There are innumerable threads, stories, ideas waiting to be linked, waiting to be delivered. Besides, the photographer is still alive to describe his collection, and to testify to his time. In this context, every image in the archive is a meaningful image because it has the potential of carrying information about Madani’s way of work, even his photographic mistakes become valuable.
(Pause as a very loud sound of a helicopter is in the background)
Take for example the story I just told of Madani’s flash failure, leaving multiple images that were underexposed of the floor. Such a series, tracing that incident, tells us a lot about the development of photography, technology, and inevitably aesthetics, as photography is about depicting but also inscribing, even though it’s not the intention of the photographer. Another example would be the story of scratched negatives of a woman who visited the photographer without telling her husband. Then, the very jealous husband went to Madani, asking for the negatives, accusing the photographer of taking the pictures without his consent. The only way to calm the husband was to scratch the negatives with a pin and to make it irreproducible in the future. Inevitably the scratched negative gave the print another aesthetic value (besides a social and political one), that Madani wasn’t aware of. So these kinds of stories inform us of a lot. While researching this collection further, I also found some images of a woman with her husband walking on a promenade with her mother, and her sister. So, for example, this one story could become a never-ending project, and there are many more to play with.

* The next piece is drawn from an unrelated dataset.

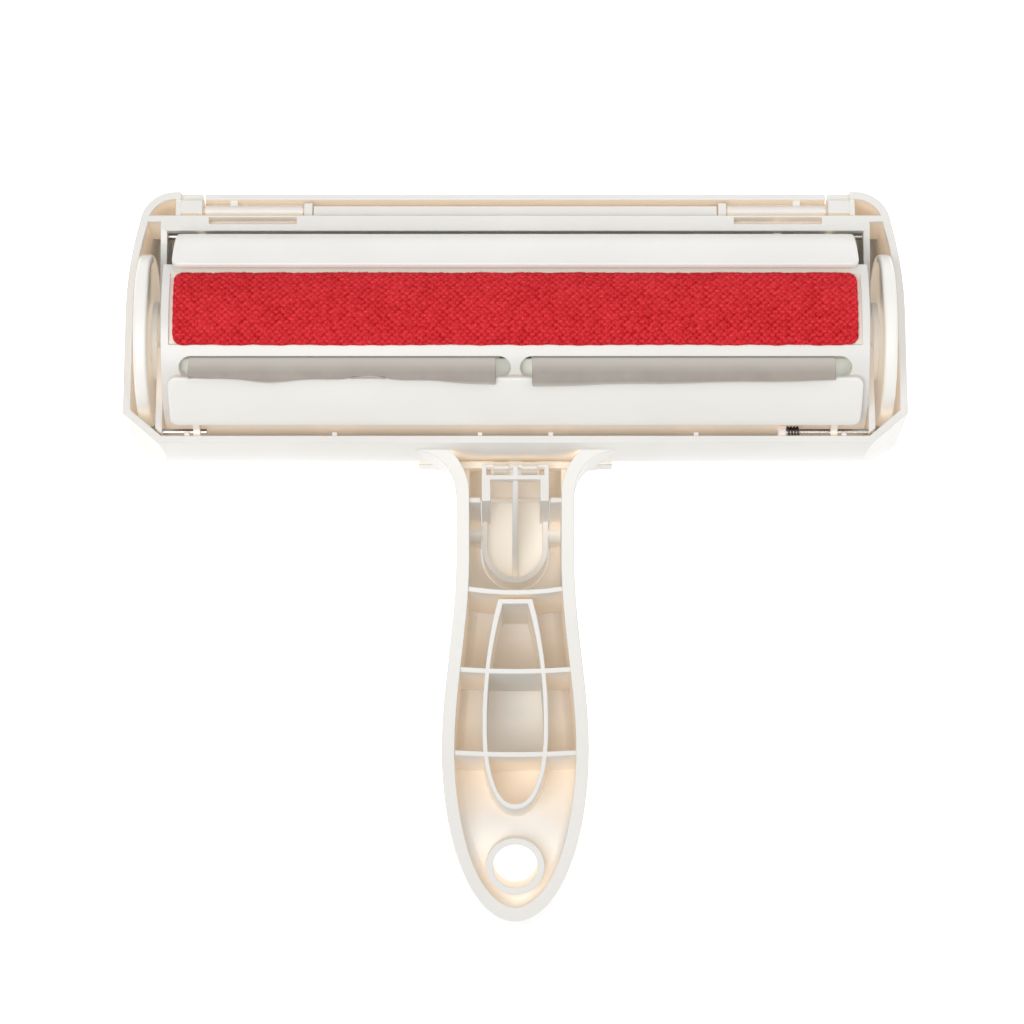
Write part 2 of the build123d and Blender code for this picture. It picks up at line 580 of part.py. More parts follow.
def make_pins(pivot_angle):
    """Two steel pins of one scraper: a short left one, and a long right one that carries the spring."""
    y, z = polar(PIVOT_R, pivot_angle)
    end = PLATE_OUT - 0.7
    return rod(PIN_R, -end, -78.6, y, z) + rod(PIN_R, 66.9, end, y, z)


def make_spring(pivot_angle, turns=4.0):
    """Torsion spring round the right pin, with one leg on the scraper."""
    y, z = polar(PIVOT_R, pivot_angle)
    wire = 0.28
    coil_r = PIN_R + 0.12 + wire
    pitch = 0.8
    line = Helix(pitch=pitch, height=pitch * turns, radius=coil_r)
    section = Plane(origin=line @ 0, z_dir=line % 0) * Circle(wire)
    coil = sweep(section, path=line, is_frenet=True)
    return Pos(69.2, y, z) * Rot(Y=90) * coil


def main():
    """Builds and writes every part."""
    save(make_housing(), "housing")
    save(make_cover(), "dust_cover")
    save(make_button(), "release_button")
    save(make_drum(), "drum_shell")
    save(make_strip(WIDE_FROM, WIDE_TO), "lint_strip_wide")
    save(make_strip(NARROW_FROM, NARROW_TO), "lint_strip_narrow")
    save(make_flap(-82.5, -4.9), "flap_left")
    save(make_flap(4.2, 80.7), "flap_right")
    save(make_clamp(-1), "flap_clamp_left")
    save(make_clamp(1), "flap_clamp_right")
    for name, maker in (("end_cap", make_end_cap), ("drum_bearing", make_bearing), ("end_disc", make_disc)):
        right = maker()
        save(right, f"{name}_right")
        save(mirror(right, about=Plane.YZ), f"{name}_left")
    save(make_screws(), "disc_screws")
    save(make_scraper(UPPER_FROM, UPPER_TO, UPPER_PIVOT, UPPER_HALF), "upper_scraper")
    save(make_scraper(LOWER_FROM, LOWER_TO, LOWER_PIVOT, LOWER_HALF), "lower_scraper")
    save(make_pins(UPPER_PIVOT), "upper_scraper_pins")
    save(make_pins(LOWER_PIVOT), "lower_scraper_pins")
    save(make_spring(UPPER_PIVOT), "upper_scraper_spring")
    save(make_spring(LOWER_PIVOT), "lower_scraper_spring")


main()
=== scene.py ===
"""Looks of a reusable pet-hair lint roller.

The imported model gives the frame: metres, +Z up from the table, +Y from the handle
to the head, +X along the drum.  The plastic and metal nodes keep their shapes and get
procedural materials here.  The two fabric strips and the two rubber flaps are modelled
as what they are, and ride on the drum.
"""

import json
import math

import bpy
import numpy as np
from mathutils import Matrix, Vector


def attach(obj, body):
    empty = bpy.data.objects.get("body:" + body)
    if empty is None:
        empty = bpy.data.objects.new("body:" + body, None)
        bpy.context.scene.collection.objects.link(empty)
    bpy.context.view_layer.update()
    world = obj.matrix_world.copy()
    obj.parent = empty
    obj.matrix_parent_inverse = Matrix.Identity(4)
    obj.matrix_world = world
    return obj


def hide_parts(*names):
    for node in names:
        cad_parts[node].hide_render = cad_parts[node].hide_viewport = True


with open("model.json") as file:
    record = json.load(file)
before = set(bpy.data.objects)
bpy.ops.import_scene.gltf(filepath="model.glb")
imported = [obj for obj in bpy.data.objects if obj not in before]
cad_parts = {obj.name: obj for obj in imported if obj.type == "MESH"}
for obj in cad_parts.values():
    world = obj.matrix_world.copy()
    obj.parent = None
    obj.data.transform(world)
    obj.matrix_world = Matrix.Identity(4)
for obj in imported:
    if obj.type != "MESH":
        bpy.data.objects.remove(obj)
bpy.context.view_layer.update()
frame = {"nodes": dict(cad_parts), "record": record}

# ---------------------------------------------------------------- sizes, in metres
TILT = math.radians(15.0)  # lean of the drum's own frame as the tool lies
joints = {j["name"]: j for j in frame["record"]["behaviour"]["joints"]}
AXIS = Vector(joints["drum_swing"]["pos_m"])  # middle of the drum's axis
POCKET_R = 0.02405  # floor of the fabric's pockets
PILE_R = 0.0255  # close under the tips of the pile
CHAMBER_HALF = 0.0895  # half the dust chamber's width
CHAMBER_NEAR, CHAMBER_FAR = AXIS.y - 0.0305, AXIS.y + 0.0245  # its near and far walls
CHAMBER_FADE = 0.001

# soft shade on the floor right under the neck: how far out it is full, and where it ends
SHADE_X = (0.0095, 0.0145)
SHADE_Y = (0.027, 0.05)
FLOOR_GLOW = 0.55
SKY_GLOW = 0.55
KEY_WATTS, FILL_WATTS = 11.0, 3.0
LAMP_SIDE = 0.9
AIM = (0, 0, 0.03)  # point that the lamps face

LENS_MM = 123.4
CAMERA_HIGH = 0.94
CAMERA_BACK = 0.0443  # from the drum's axis towards the handle

random = np.random.default_rng(7)


# ---------------------------------------------------------------- node helpers
class Nodes:
    """A material's node tree, with short calls to add and join nodes."""

    def __init__(self, name):
        self.material = bpy.data.materials.new(name)
        self.material.use_nodes = True
        self.tree = self.material.node_tree
        self.shader = self.tree.nodes["Principled BSDF"]
        self.place = self.add("ShaderNodeTexCoord").outputs["Object"]

    def add(self, kind, **settings):
        node = self.tree.nodes.new(kind)
        for key, value in settings.items():
            setattr(node, key, value)
        return node

    def join(self, source, target):
        self.tree.links.new(source, target)

    def noise(self, scale, detail=3.0, rough=0.5, vector=None):
        node = self.add("ShaderNodeTexNoise")
        node.inputs["Scale"].default_value = scale
        node.inputs["Detail"].default_value = detail
        node.inputs["Roughness"].default_value = rough
        self.join(vector or self.place, node.inputs["Vector"])
        return node.outputs["Fac"]

    def stretched(self, x, y, z):
        node = self.add("ShaderNodeMapping")
        node.inputs["Scale"].default_value = (x, y, z)
        self.join(self.place, node.inputs["Vector"])
        return node.outputs["Vector"]

    def spread(self, value, low, high, to_low, to_high):
        node = self.add("ShaderNodeMapRange")
        limits = {"From Min": low, "From Max": high, "To Min": to_low, "To Max": to_high}
        for key, number in limits.items():
            node.inputs[key].default_value = number
        self.join(value, node.inputs["Value"])
        return node.outputs["Result"]

    def mix(self, factor, first, second, blend="MIX"):
        node = self.add("ShaderNodeMix", data_type="RGBA", blend_type=blend)
        sockets = [s for s in node.inputs if s.enabled]
        for value, socket in zip((factor, first, second), sockets):
            if isinstance(value, bpy.types.NodeSocket):
                self.join(value, socket)
            elif isinstance(value, (int, float)):
                socket.default_value = value
            else:
                socket.default_value = (*value, 1.0)
        return [s for s in node.outputs if s.enabled][0]

    def openness(self, reach):
        """How open a point is to its surroundings, from 0 in a deep corner to 1."""
        node = self.add("ShaderNodeAmbientOcclusion", samples=12)
        node.inputs["Distance"].default_value = reach
        return node.outputs["AO"]

    def along(self, axis):
        """Position along one axis of the frame."""
        split = self.add("ShaderNodeSeparateXYZ")
        self.join(self.place, split.inputs["Vector"])
        return split.outputs[axis]

    def calculate(self, operation, *values):
        node = self.add("ShaderNodeMath", operation=operation)
        for value, socket in zip(values, node.inputs):
            self.join(value, socket)
        return node.outputs["Value"]

    def shut_in(self):
        """1 on the closed-in walls of the dust chamber between the side plates, and 0 elsewhere: where
        painted light is laid.
        """
        aside = self.calculate("ABSOLUTE", self.along("X"))
        between = self.spread(aside, CHAMBER_HALF - CHAMBER_FADE, CHAMBER_HALF, 1.0, 0.0)
        beyond = self.spread(self.along("Y"), CHAMBER_NEAR, CHAMBER_NEAR + CHAMBER_FADE, 0.0, 1.0)
        before = self.spread(self.along("Y"), CHAMBER_FAR - CHAMBER_FADE, CHAMBER_FAR, 1.0, 0.0)
        shut = self.spread(self.openness(0.035), 0.08, 0.4, 1.0, 0.0)
        for factor in (between, beyond, before):
            shut = self.calculate("MULTIPLY", shut, factor)
        return shut

    def bump(self, height, strength, depth, normal=None):
        node = self.add("ShaderNodeBump")
        node.inputs["Strength"].default_value = strength
        node.inputs["Distance"].default_value = depth
        self.join(height, node.inputs["Height"])
        if normal:
            self.join(normal, node.inputs["Normal"])
        return node.outputs["Normal"]

    def bevel(self, radius):
        node = self.add("ShaderNodeBevel", samples=6)
        node.inputs["Radius"].default_value = radius
        return node.outputs["Normal"]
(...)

It is like playing a detective.
Absolutely. And also as an artist I see this project and my involvement in it as an almost archaeological approach to the understanding of what the studio means, what the collection means in relation to the city. There is a learning process that is taking place, and I like projects that I learn through making them.
What will happen with Madani’s studio after his death? How about his collection? Would it be preserved as an archive and be kept for the future generations?
Most of the collection is now with the Arab Image Foundation. But I am not sure what will happen to his studio. I don’t know if the idea of some sort of museum would be of any use either. Who would visit it?